Luke decided that his wife had to be taken to Wabag Health Centre for immediate medical attention. There could be no waiting until dawn, and he discarded the traditional belief that men should never go near a woman in labour. This now seemed like nonsense to him.
He had to get the men sleeping in the hausman to help him carry his wife to Wabag. He had to try to save her life. He would not sit idly and have her die with their unborn child.
Luke’s brother Lalyo worked at the health centre as a medical officer. Once there, they would face no problems. So, in the dark morning, before the first rays of the sun touched the sleeping valley, the semi-conscious mother was lifted onto a stretcher.
They walked the 22 kilometers to the health centre. First they climbed over the Mokokam range to Lakolam and then followed the Lai River towards Wabag.
With two bearers on each end of the stretcher, they tramped through the mud, carrying her up and over the ridges, shrugging away the numbing cold of the deep gullies. They toiled on painfully hoping against hope that she would not die on the track.

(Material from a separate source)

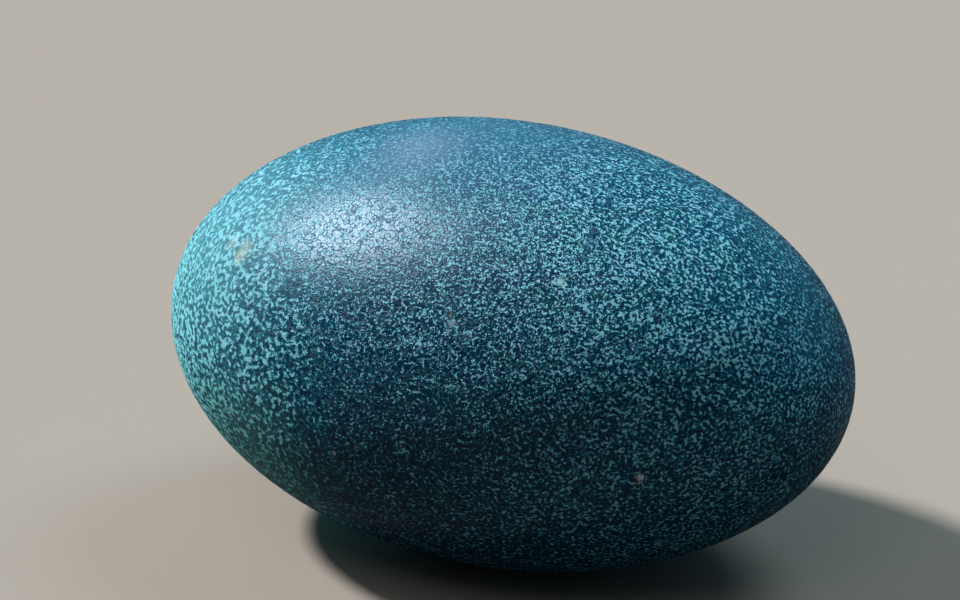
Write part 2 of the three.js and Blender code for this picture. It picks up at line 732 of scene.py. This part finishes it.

This baby boy who would one day become a great businessman, indeed a tycoon, who would establish a major trucking company, Mapai Transport.
His name is Jacob Luke. The year was 1950.
Footnote: Mapai Transport commenced operations in 1985 with a single vehicle and now has depots in Lae, Mt Hagen and Goroka running a fleet of 70 prime movers and 170 trailers, 20 town delivery trucks and nearly 700 containers. Jacob Luke is pictured here with Enga governor, Sir Peter Ipatas.